Demand Responsive Transport (DRT)
Beyond city networks, bus users generally prefer to board a 'through' service. There is a reluctance to transfer between vehicles in order to complete a single journey. Passengers do not believe in the concept of some higher authority constantly reviewing the state of the entire network and taking immediate action to safeguard the interests of all users within its purview. This lack of trust is a product of years of unfortunate experiences. Even on Lincolnshire’s InterConnect service - designed, operated, timetabled, marketed, branded and ticketed as a fully integrated service - the proportion of those actually interchanging is only 2–3%.

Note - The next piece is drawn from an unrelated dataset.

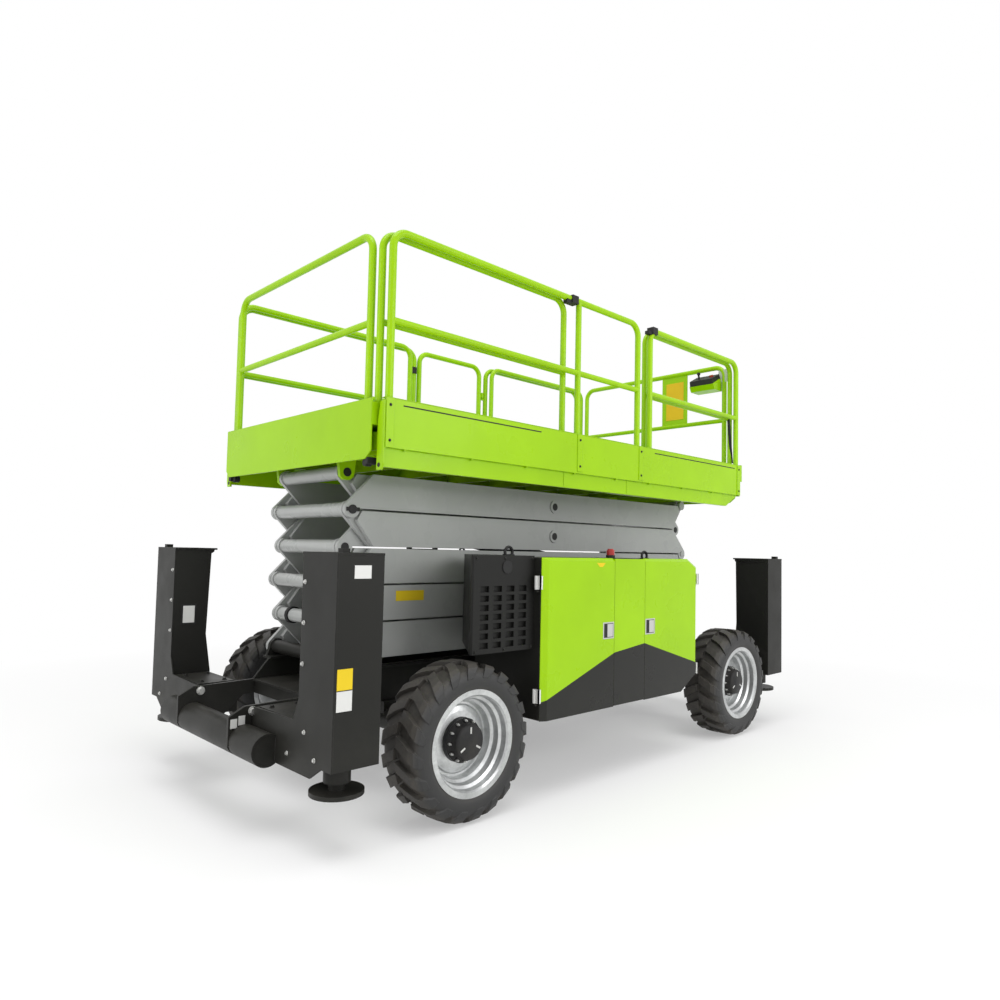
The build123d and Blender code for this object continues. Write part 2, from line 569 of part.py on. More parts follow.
# Sliding deck extensions: name, end, plate length
EXTENSIONS = [("steer_end", -1, 1560), ("fixed_end", 1, 1400)]
EXT_PLATE_Z = (FLOOR_Z + 32, FLOOR_Z + 40)
EXT_HALF_Y = 880
END_PLATE_X = DECK_X + 37
for name, end, reach in EXTENSIONS:
    with BuildPart() as deck:
        inner_x = END_PLATE_X - reach
        block((end * inner_x, end * END_PLATE_X), (-EXT_HALF_Y, EXT_HALF_Y), EXT_PLATE_Z)
        for runner_y in (-620, 0, 620):
            block((end * inner_x, end * END_PLATE_X), (runner_y - 20, runner_y + 20),
                (FLOOR_Z + 0.2, EXT_PLATE_Z[1]))
        for side in (-1, 1):
            ys = (side * (EXT_HALF_Y - TOE_SKIN), side * EXT_HALF_Y)
            block((end * (inner_x + 40), end * END_PLATE_X), ys, (EXT_PLATE_Z[0], TOE_TOP - 20))
        outline = [
            (-EXT_HALF_Y + 50, 1905), (-EXT_HALF_Y, 1945), (-EXT_HALF_Y, TOE_TOP), (EXT_HALF_Y, TOE_TOP),
            (EXT_HALF_Y, 1945), (EXT_HALF_Y - 50, 1905),
        ]
        plate_plane = Plane(origin=(end * END_PLATE_X, 0, 0), x_dir=(0, end, 0), z_dir=(end, 0, 0))
        plate(plate_plane, outline, 8)
    save(deck, f"{name}_extension_deck")
    with BuildPart() as rails:
        foot_z = EXT_PLATE_Z[1] + 0.2
        end_x = end * (END_PLATE_X - 30)
        bar([(end_x, -790, foot_z), (end_x, -790, TOP_RAIL_Z), (end_x, 790, TOP_RAIL_Z), (end_x, 790, foot_z)],
            RAIL_R, RAIL_BEND)
        bar([(end_x, -790, MID_RAIL_Z), (end_x, 790, MID_RAIL_Z)], RAIL_R - 2)
        loop_from = end * (END_PLATE_X - 50)
        loop_to = end * (inner_x + 60)
        for side in (-1, 1):
            y = side * (SIDE_LOOP_Y - 8)
            bar([(loop_from, y, foot_z), (loop_from, y, TOP_RAIL_Z - 2), (loop_to, y, TOP_RAIL_Z - 2), (loop_to, y, foot_z)],
                RAIL_R - 1, RAIL_BEND)
            bar([(loop_from, y, MID_RAIL_Z - 2), (loop_to, y, MID_RAIL_Z - 2)], RAIL_R - 3)
    save(rails, f"{name}_extension_rails")

with BuildPart() as control_box:
    block((END_PLATE_X - 187, END_PLATE_X - 30), (-690, -450), (TOP_RAIL_Z - 175, TOP_RAIL_Z - RAIL_R - 0.1))
save(control_box, "control_box")
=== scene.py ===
"""A rough-terrain scissor lift with jack columns: its finishes and its fine pieces."""

import json
import math

import bmesh
import bpy
from mathutils import Matrix, Vector


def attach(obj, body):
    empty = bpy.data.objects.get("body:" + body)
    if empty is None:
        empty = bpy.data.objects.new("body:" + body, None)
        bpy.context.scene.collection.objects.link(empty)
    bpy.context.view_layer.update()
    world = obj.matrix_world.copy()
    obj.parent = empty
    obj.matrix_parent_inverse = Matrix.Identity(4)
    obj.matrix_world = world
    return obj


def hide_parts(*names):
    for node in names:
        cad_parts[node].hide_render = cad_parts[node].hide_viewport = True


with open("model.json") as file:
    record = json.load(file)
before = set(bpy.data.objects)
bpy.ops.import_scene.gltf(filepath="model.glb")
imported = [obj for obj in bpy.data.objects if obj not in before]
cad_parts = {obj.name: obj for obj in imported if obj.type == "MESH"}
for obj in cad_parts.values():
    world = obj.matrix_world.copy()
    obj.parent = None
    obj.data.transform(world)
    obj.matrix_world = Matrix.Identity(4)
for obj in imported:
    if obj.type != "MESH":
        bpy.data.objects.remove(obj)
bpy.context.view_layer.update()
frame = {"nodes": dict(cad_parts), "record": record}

# ---------------------------------------------------------------- studio
# A white paper sweep, a soft overhead bank of lamps and a long window of light on the entry side.
# The camera stands low off the steered near corner, at the height of a person's chest.
scene = bpy.context.scene
scene.view_settings.view_transform = "Standard"

CAMERA_AT = Vector((-3.971, -4.036, 1.446))
AZIMUTH, ELEVATION, ROLL = math.radians(-44.39), math.radians(-2.99), math.radians(1.193)
camera_data = bpy.data.cameras.new("camera")
camera_data.lens = 26.07
camera_data.sensor_width = 36
camera_data.shift_x = -0.0096
camera_data.shift_y = 0.0125
camera_data.clip_end = 200
camera = bpy.data.objects.new("camera", camera_data)
scene.collection.objects.link(camera)
scene.camera = camera
level_reach = math.cos(ELEVATION)
back = Vector((math.sin(AZIMUTH) * level_reach, -math.cos(AZIMUTH) * level_reach, math.sin(ELEVATION)))
right = Vector((0, 0, 1)).cross(back).normalized()
up = back.cross(right)
rolled_right = right * math.cos(ROLL) + up * math.sin(ROLL)
rolled_up = up * math.cos(ROLL) - right * math.sin(ROLL)
turned = Matrix((rolled_right, rolled_up, back)).transposed().to_4x4()
camera.matrix_world = Matrix.Translation(CAMERA_AT) @ turned


def add(tree, kind, inputs=None, **settings):
    """A node with its settings, each named input given a value or the socket that feeds it."""
    node = tree.nodes.new(kind)
    for key, value in settings.items():
        setattr(node, key, value)
    for key, value in (inputs or {}).items():
        if isinstance(value, bpy.types.NodeSocket):
            tree.links.new(value, node.inputs[key])
        else:
            node.inputs[key].default_value = value
    return node


def maths(tree, operation, *values, clamp=False):
    """The result of one sum on sockets or numbers."""
    inputs = dict(enumerate(values))
    return add(tree, "ShaderNodeMath", inputs, operation=operation, use_clamp=clamp).outputs[0]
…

Demand Responsive Transport
Demand Responsive Transport (DRT), such as the Lincolnshire scheme, is typically more expensive to provide per passenger trip than conventional bus journeys, yet, paradoxically, it may achieve significant savings for transport authorities. This is because DRT services can take under their wing a whole range of statutory obligations to provide access to specialist health, education, or social services. Hence the term “total transport” as a description of such systems, which seek to integrate a multiplicity of services currently commissioned by a broad swathe of central and local government agencies under a variety of contracts, each negotiated separately with one of a number of available providers.
“Total transport” is said to facilitate the allocation and co-ordination of resources on a more efficient basis, resulting in services that are much more effective at meeting passenger needs, with no significant increase in budgetary requirements. Operating costs and charges to users may well be higher than for a conventional bus service, yet for passengers and for the commissioning authorities the total expense will invariably be lower than alternatives such as taxis or non-emergency ambulance provision.
Hidden savings through DRT
DRT also offers further cost savings that may not be immediately obvious. Services are often provided by small companies with expertise in minibus and/or taxicab operation. Their culture is sympathetic to zero-hours contracts and driver discretion, in ways that differ sharply from the uniform standards and employment conditions offered by mainstream operators. A fixed timetable service cannot hide delays and cancellations, whereas flexible service providers are not normally required to report on levels of unsatisfied demand. ‘Control’ is always free to decline a booking if it does not sit easily within an established pattern of use.
Surveying the Market for bus travel
In most parts of the UK there are two distinct operational platforms for local bus services. An unregulated market allows any operator to offer any service as long as and in so far as it conforms to legal requirements, such as due registration with the Traffic Commissioners. When and where the open market fails to produce any services, the appropriate local government authority is under a duty “to secure the provision of such public passenger transport services as the council consider it appropriate to secure to meet any public transport requirements within the county which would not in their view be met apart from any action taken by them for that purpose”. The duty to provide is subsumed within a discretionary power. Some authorities have taken blanket decisions that it would be inappropriate for them to secure any services under this provision.
Avoiding price fixing
The unregulated bus market is subject to competition legislation designed to prevent cartels from engaging in price fixing schemes. However, this may work against users if timetables become volatile and inter-availability is muted. Transport authorities have found it necessary to look for various workarounds to ensure co-ordination of services and delivery of multi-journey products.
What undergirds the Market?
Markets thrive on open competition. They function best when the consumer has access to a broad range of products, each of which matches or exceeds their baseline requirement, yet which together offer sufficient variation in pricing and fulfilment criteria as to offer a spectrum of genuine selectivity.
The Impact of Technology
Modern technology has the ability to compute and compare a vast range of options, continually updated in real time. This opens up a vast range of new possibilities for public transport, enabling users make travel arrangements “just in time” and at an individually favourable price/quality balance point. Those who are comfortable with smart devices and fluid personal scenarios will be pleased to enter this new world; others will fail to manage the encounter successfully unless offered more traditional forms of support such as telephone contact with a familiar voice.
Private Enterprise and Public Transport
There is scope for further analysis and ongoing debate concerning the manner in which private enterprise has been performing within the field of public transport. An industry that was largely in public hands at the end of the Second World War has been sliced both vertically and horizontally as part and parcel of its transfer into private ownership. This has engendered a huge raft of regulatory provisions, many of which involve arcane targets and artificial benchmarks. Too much energy is deployed in box ticking and in creative accounting. Some profits from UK government contracts and franchises appear deliberately re-directed to countries with lower rates of corporate taxation.
Concluding remarks concerning DRT
In Britain, DRT roll-out has historically been driven by the social exclusion agenda. This has led to some schemes that are cumbersome, expensive, bespoke and cost-heavy. Such operations are not driven by commercial objectives. It would appear that there are very few financially profitable DRT schemes operating in the UK.